The $n$-th Stasheff Polytope $K_n$ (aka associahedron) is
- "the convex polytope with one vertex for each way of inserting parantheses into $n$ letters"
- or "the convex polytope with one vertex for each regular triangulation of a regular $n$-gon $C_n \subseteq \mathbb{R}^2$"
- or "the convex polytope with one vertex for each binary rooted trees with $n$ leafs".
Intuitively clear, but not formal. In line with the second reformulation, the construction of the space $K_n$ as secondary polytope makes the most sense to me, since it is easy to verify that a (continuous) section of the canonical morphism $\Delta^{n-1}\rightarrow C_n, e_i \mapsto v_i$ amounts to a triangulation of $C_n$ (more details on this construction here). Assuming a convenient category of spaces in the background, there already is a space of such sections. So how do we motivate taking the barycenters of sections (a posteriori this somehow gives us a convex subset of $\mathbb R^n$, but a priory it is not clear to me, why this is the canonical thing to do)?
Why is it clear from this description that $K_n$ always has dimension $n-2$?
Most sources I could find just state that the family $(K_n)_n$ of associahedra assemble into a non-symmetric operad. If I am not mistaken, one should specify a bit more than the objects to define an operad. The most detailed description I could find was MSS - Operads in Algebra, Topology and Physics section 1.6, where they claim without proof that
- the $d$-dimensional cells of $K_n$ are of the form $\prod_{i=1}^k K_{n_i}$, where $d=n_1 + ... + n_k -2k$
- the facets (i.e. cells of codimension 1, i.e. cells of dimension $n-3$) are of the form $K_r \times K_s$ with $r+s=n+1$
Again, why is that clear? How do we obtain these facet-embeddings from above description? The operad structure then is given by defining the circle products $\circ_i: K_r \times K_s \subseteq K_{r+s-1}$, which somehow suffices to define the whole operad structure. (I still have to read up on that last part. It seems plausible that this suffices, the only thing worrying me, is that I read somewhere that you cannot always define an operad in this way...)

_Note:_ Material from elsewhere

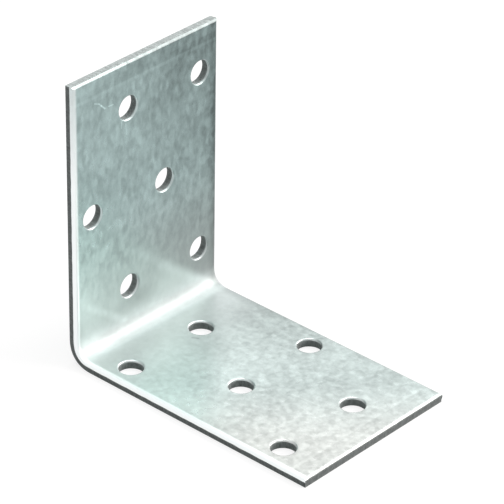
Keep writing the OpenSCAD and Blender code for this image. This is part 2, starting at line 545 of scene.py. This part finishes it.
def mark(tree, at, start, end, reach, change):
    """Change of tone by one mark or painted band: it fades out with the distance from the place on the
    strip to the nearest point of the line between its two ends."""
    start, end = np.array([*start, 0.0]) * MM, np.array([*end, 0.0]) * MM
    way = end - start
    offset = node(tree, "VectorMath", {0: at.strip, 1: start}, operation="SUBTRACT")
    share = node(tree, "VectorMath", {0: offset, 1: way / (way @ way)}, operation="DOT_PRODUCT")
    share = node(tree, "Clamp", {"Value": share.outputs["Value"]})
    nearest = node(tree, "VectorMath", {0: way, "Scale": share}, operation="SCALE")
    gap = node(tree, "VectorMath", {0: offset, 1: nearest}, operation="DISTANCE")
    return node(tree, "MapRange", {
        "Value": gap.outputs["Value"], "From Max": reach * MM, "To Min": change, "To Max": 0.0,
    }, interpolation_type="SMOOTHSTEP")


def polish_and_painted_highlight(tree, at):
    """How far the zinc turns polished white: most along the near side, half as much at the upright
    leg's tip, less on the rims of the holes and least on the tips. The tools polished the rims and
    tips;
    along the near side the white is their polish and a painted highlight"""
    near_most = node(tree, "MapRange", {
        "Value": at.to_top, "From Max": 22 * MM, "To Min": 0.5, "To Max": 1.0,
    })
    near_side = node(tree, "MapRange", {
        "Value": at.across, "From Min": (1.25 - STRIP_W / 2) * MM, "From Max": (0.5 - STRIP_W / 2) * MM,
        "To Max": near_most,
    }, interpolation_type="SMOOTHSTEP")
    rim_most = node(tree, "MapRange", {
        "Value": at.tip, "From Min": 0.6 * MM, "From Max": 0.9 * MM, "To Min": 0.12, "To Max": 0.25,
    })
    rim = node(tree, "MapRange", {
        "Value": at.depth, "From Min": 0.005 * MM, "From Max": 0.06 * MM, "To Max": rim_most,
    }, interpolation_type="SMOOTHSTEP")
    polished = node(tree, "Math", {0: near_side, 1: rim}, operation="MAXIMUM")
    return node(tree, "Math", {0: polished, 1: at.inside}, operation="MULTIPLY")


def galvanised_zinc():
    """Pre-galvanised sheet, rolled matt after its zinc bath: a pale blue-green grey, mottled by
    flattened zinc crystals that are drawn out along the strip. It is paler and duller where the press
    strained it at the fold, paler there partly as painted light; worn paler towards the near corner
    of the flat leg's tip; and polished white where the tools rolled its near side over, white there
    partly as a painted highlight. Painted into its colour are also a highlight on the flanks of the
    fold with shade in its middle, shade towards the upright leg's upper far corner and along its far
    side, light and shade on the flat leg's two sides by the fold, shade on the rolled corners of the
    tips, a deeper blue-green as shade on the upright leg, and the wide bands of painted light, shade
    and reflection."""
    material = bpy.data.materials.new("galvanised_zinc")
    tree = node_tree(material)
    at = sheet_places(tree)
    mottle, grain, tone = zinc_patterns(tree, at)

    # Distance from the fold, counted several times over on the upright leg
    reach = node(tree, "Math", {0: at.past_fold, 1: 0.0}, operation="MAXIMUM")
    reach = node(tree, "Math", {0: reach, 1: STRAIN_RATIO - 1.0, 2: at.from_fold},
                 operation="MULTIPLY_ADD")
    strained_and_painted_light = node(tree, "MapRange", {"Value": reach, "From Min": 18 * MM, "From Max": 3 * MM},
                    interpolation_type="SMOOTHSTEP")
    smoothed = node(tree, "MapRange", {
        "Value": at.from_fold, "From Min": 26 * MM, "From Max": 3 * MM, "To Max": 0.8,
    }, interpolation_type="SMOOTHSTEP")
    # Where the sheet bent its zinc is matt with fine cracks; its colour there is painted paler as a
    # highlight, and painted darker in the middle of the fold as shade
    cracks_and_painted_highlight = node(tree, "MapRange", {"Value": at.from_fold, "From Min": 4.0 * MM, "From Max": 1.6 * MM},
                interpolation_type="SMOOTHSTEP")
    painted_shade_mid_fold = node(tree, "MapRange", {"Value": at.from_fold, "From Min": 2.4 * MM, "From Max": 0.6 * MM},
                  interpolation_type="SMOOTHSTEP")
    worn = node(tree, "Math", {0: at.along, 1: at.across}, operation="ADD")
    worn = node(tree, "MapRange", {"Value": worn, "From Min": 29 * MM, "From Max": -6 * MM},
                interpolation_type="SMOOTHSTEP")
    # Painted shade: the rolled corners of the tips are painted darker on the inside, dimming their
    # highlight
    painted_shade_rolled_tip = node(tree, "MapRange", {
        "Value": at.tip, "From Min": 0.75 * MM, "From Max": 0.45 * MM, "To Max": PALER_AT["painted_shade_rolled_tip"],
    })

    for where, change in ((worn, PALER_AT["worn_corner"]), *hold_down_lines(tree, at)):
        tone = node(tree, "Math", {0: where, 1: change, 2: tone}, operation="MULTIPLY_ADD")
    tone = node(tree, "Mix", {"Factor": smoothed, 2: tone, 3: 1.0})
    # Painted light and shade, as changes of tone: the corners and the far side, the flat leg's sides by
    # the fold, the rolled tips, and the fold's highlight and its darker middle
    changes = (*painted_shade_corners(tree, at), painted_light_beside_the_fold(tree, at), (painted_shade_rolled_tip, at.inside),
               (cracks_and_painted_highlight, PALER_AT["painted_highlight_bent_zinc"]), (painted_shade_mid_fold, PALER_AT["painted_shade_middle_of_the_fold"]))
    for where, change in changes:
        tone = node(tree, "Math", {0: where, 1: change, 2: tone}, operation="MULTIPLY_ADD")
    # Scratches and smudges, and the wide bands of painted light, shade and reflection
    for numbers in MARKS_AND_PAINTED_BANDS:
        tone = node(tree, "Math", {0: tone, 1: mark(tree, at, *numbers)}, operation="ADD")
    tone = node(tree, "Math", {0: tone, 1: LEAST_TONE}, operation="MAXIMUM")

    # Towards the top of the upright leg the zinc turns a deeper blue-green: a painted tint of shade,
    # for the dimmer light on that leg
    upper_shade = node(tree, "MapRange", {"Value": at.along, "From Min": 62 * MM, "From Max": 92 * MM},
                 interpolation_type="SMOOTHSTEP")
    # The tools' polish, and along the near side a painted highlight, whiten the zinc
    polished = polish_and_painted_highlight(tree, at)
    colour = node(tree, "Mix", {"Factor": upper_shade, 6: linear(ZINC_GREY), 7: linear(UPPER_SHADE_GREY)},
                  data_type="RGBA").outputs[2]
    # The strained zinc by the fold is paler, partly as painted light
    for where, shade in ((worn, WORN_GREY), (strained_and_painted_light, STRAINED_AND_PAINTED_LIGHT_GREY)):
        colour = node(tree, "Mix", {"Factor": where, 6: colour, 7: linear(shade)},
                      data_type="RGBA").outputs[2]
    colour = node(tree, "VectorMath", {0: colour, "Scale": tone}, operation="SCALE")
    colour = node(tree, "Mix", {"Factor": polished, 6: colour, 7: linear(POLISHED_AND_HIGHLIGHT_WHITE)},
                  data_type="RGBA")

    roughness = node(tree, "MapRange", {
        "Value": mottle, "From Min": 0.3, "From Max": 0.7,
        "To Min": ROUGHNESS["roughest"], "To Max": ROUGHNESS["smoothest"],
    })
    roughness = node(tree, "Mix", {"Factor": smoothed, 2: roughness, 3: ROUGHNESS["by_the_fold"]})
    roughness = node(tree, "Math", {0: cracks_and_painted_highlight, 1: ROUGHNESS["cracks"], 2: roughness},
                     operation="MULTIPLY_ADD")
    roughness = node(tree, "Mix", {"Factor": polished, 2: roughness, 3: ROUGHNESS["polished"]})
    height = node(tree, "Math", {0: mottle, 1: grain}, operation="ADD")
    bumpy = node(tree, "Math", {0: 1.0, 1: smoothed}, operation="SUBTRACT")
    bump = node(tree, "Bump", {"Height": height, "Strength": bumpy, "Distance": 0.004 * MM})
    bsdf = node(tree, "BsdfPrincipled", {
        "Base Color": colour.outputs[2], "Metallic": 1.0, "Roughness": roughness, "Normal": bump,
    })
    node(tree, "OutputMaterial", {"Surface": bsdf})
    return material


def torn_steel():
    """Broken edge of mild steel: matt grey, with short tears that run through the sheet."""
    material = bpy.data.materials.new("torn_steel")
    tree = node_tree(material)
    strip = node(tree, "Attribute", attribute_name="strip").outputs["Vector"]
    along = node(tree, "SeparateXYZ", {"Vector": strip})
    to_top = node(tree, "Math", {0: STRIP_L * MM, 1: along}, operation="SUBTRACT")
    drawn_down = node(tree, "Mapping", {"Vector": strip, "Scale": (1, 1, 0.35)})
    tears = node(tree, "TexNoise", {
        "Vector": drawn_down, "Scale": per(0.5), "Detail": 4.0, "Roughness": 0.7,
    })
    tone = node(tree, "MapRange", {
        "Value": tears, "From Min": 0.3, "From Max": 0.7, "To Min": 0.7, "To Max": 1.3,
    })
    # Painted shade and light: the flat leg's tip, which faces sideways, is painted darker, and the
    # upright leg's tip, which faces up, is painted paler
    for distance, change in ((along, 0.72), (to_top, 1.2)):
        at_tip = node(tree, "MapRange", {
            "Value": distance, "From Min": 0.6 * MM, "From Max": 0.3 * MM,
            "To Min": 1.0, "To Max": change,
        })
        tone = node(tree, "Math", {0: tone, 1: at_tip}, operation="MULTIPLY")
    colour = node(tree, "VectorMath", {0: linear(STEEL_GREY)[:3], "Scale": tone}, operation="SCALE")
    bump = node(tree, "Bump", {"Height": tears, "Strength": 1.0, "Distance": 0.04 * MM})
    bsdf = node(tree, "BsdfPrincipled", {
        "Base Color": colour, "Roughness": 0.85, "Specular IOR Level": 0.2, "Normal": bump,
    })
    node(tree, "OutputMaterial", {"Surface": bsdf})
    return material


def background_mix(tree, plain, white, output):
    """Light that falls on things comes from plain; the camera, metal and glass see white."""
    path = node(tree, "LightPath")
    seen = node(tree, "Math", {0: path.outputs["Is Camera Ray"], 1: path.outputs["Is Glossy Ray"]},
                operation="MAXIMUM")
    seen = node(tree, "Math", {0: seen, 1: path.outputs["Is Transmission Ray"]}, operation="MAXIMUM")
    mixed = node(tree, "MixShader", {0: seen, 1: plain, 2: white})
    node(tree, output, {"Surface": mixed})


def floor_finish():
    """Plain pale floor: the camera and the metal see it near white, with the bracket's shadow."""
    material = bpy.data.materials.new("floor")
    tree = node_tree(material)
    pale = node(tree, "BsdfDiffuse", {"Color": linear(FLOOR_GREY)})
    shade = node(tree, "BsdfDiffuse", {"Color": linear(FLOOR_GREY)})
    glow = node(tree, "Emission", {"Color": (1, 1, 1, 1), "Strength": FLOOR_GLOW})
    lifted = node(tree, "AddShader", {0: shade, 1: glow})
    background_mix(tree, pale, lifted, "OutputMaterial")
    return material


def look_at(thing, place, aim, roll=0.0):
    """Places a camera or a lamp and points it at aim: back runs from aim to place, right lies level,
    up is square to both, and the roll turns right and up about back."""
    back = np.array(place, float) - np.array(aim, float)
    back /= np.linalg.norm(back)
    right = np.cross([0, 0, 1], back)
    right /= np.linalg.norm(right)
    up = np.cross(back, right)
    c, s = math.cos(roll), math.sin(roll)
    matrix = np.eye(4)
    matrix[:3, :3] = np.stack([c * right + s * up, c * up - s * right, back], axis=1)
    matrix[:3, 3] = place
    thing.matrix_world = Matrix(matrix.tolist())


def softbox(name, place, size, radiance, tint):
    """A rectangular lamp: its power is its radiance times pi times its area."""
    lamp = bpy.data.lights.new(name, "AREA")
    lamp.color = tint
    lamp.shape = "RECTANGLE"
    lamp.size, lamp.size_y = size
    lamp.energy = radiance * math.pi * size[0] * size[1]
    thing = bpy.data.objects.new(name, lamp)
    bpy.context.scene.collection.objects.link(thing)
    look_at(thing, place, LAMP_AIM)


def lay_floor():
    """One square face just under the bracket"""
    reach = FLOOR_REACH
    corners = [(-reach, -reach, 0), (reach, -reach, 0), (reach, reach, 0), (-reach, reach, 0)]
    mesh = bpy.data.meshes.new("floor")
    mesh.from_pydata(corners, [], [(0, 1, 2, 3)])
    mesh.materials.append(floor_finish())
    floor = bpy.data.objects.new("floor", mesh)
    floor.location.z = -FLOOR_GAP
    bpy.context.scene.collection.objects.link(floor)


def surround():
    """Even light all round, which shows as plain white"""
    world = bpy.data.worlds.new("surroundings")
    bpy.context.scene.world = world
    tree = node_tree(world)
    even = node(tree, "Background", {"Color": (1, 1, 1, 1), "Strength": EVEN_LIGHT})
    white = node(tree, "Background", {"Color": (1, 1, 1, 1), "Strength": 1.0})
    background_mix(tree, even, white, "OutputWorld")


def set_camera():
    """The camera of the photograph: it stands back from its aim by its distance, in the direction of
    its azimuth and elevation."""
    camera = bpy.data.objects.new("camera", bpy.data.cameras.new("camera"))
    bpy.context.scene.collection.objects.link(camera)
    camera.data.sensor_width = CAM_SENSOR
    camera.data.lens = CAM_LENS
    camera.data.clip_start = CAM_NEAREST
    back = np.array([
        math.sin(CAM_AZIMUTH) * math.cos(CAM_ELEVATION),
        -math.cos(CAM_AZIMUTH) * math.cos(CAM_ELEVATION),
        math.sin(CAM_ELEVATION),
    ])
    look_at(camera, CAM_AIM + CAM_DISTANCE * back, CAM_AIM, CAM_ROLL)
    bpy.context.scene.camera = camera
    bpy.context.scene.view_settings.view_transform = "Standard"


bracket = pressed_sheet()
for finish in (galvanised_zinc(), torn_steel()):
    bracket.data.materials.append(finish)
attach(bracket, "root")
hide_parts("bracket")

lay_floor()
for lamp_numbers in LAMPS:
    softbox(*lamp_numbers)
surround()
set_camera()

If I am not mistaken, most definitions (wikipedia, nlab) of an operad involve a unit, i.e. contain a choice of element $1 \in \mathcal{O}(1)$ satisfying unitality conditions. I have the wild guess that also the definition of an operad as a monoid involves a unit. Problem is: some sources say that the Stasheff operad is non-unital i.e. doesn't have a unit. (I mean, fair, if one doesn't specify any structure whatsoever, in particular no unit is given, making it canonically non-unital by omission...). This leads to the question, if I define operads to always be unital, is the Stasheff operad even an operad? Or can I at least make it unital?
Remarks
I don't really care, whether the $K_n$ is a convex polytope or not, for my purposes it would suffice to have an explicit CW-complex of the right dimension. I've heard that you can describe $K_n$ as the space of weighted planar embedded rooted trees with $n$ leafs, where you weight the inner edges by values in the range $[0,1]$. I could not find it in the literature and am unsure, how the topology is defined explicitly. It would clear up points 2. and 3. however, by counting inner edges and grafting trees onto each other.
The name Stasheff operad is probably non-standard, but to be honest I don't know a better name. This link is related to my question, but doesn't answer it.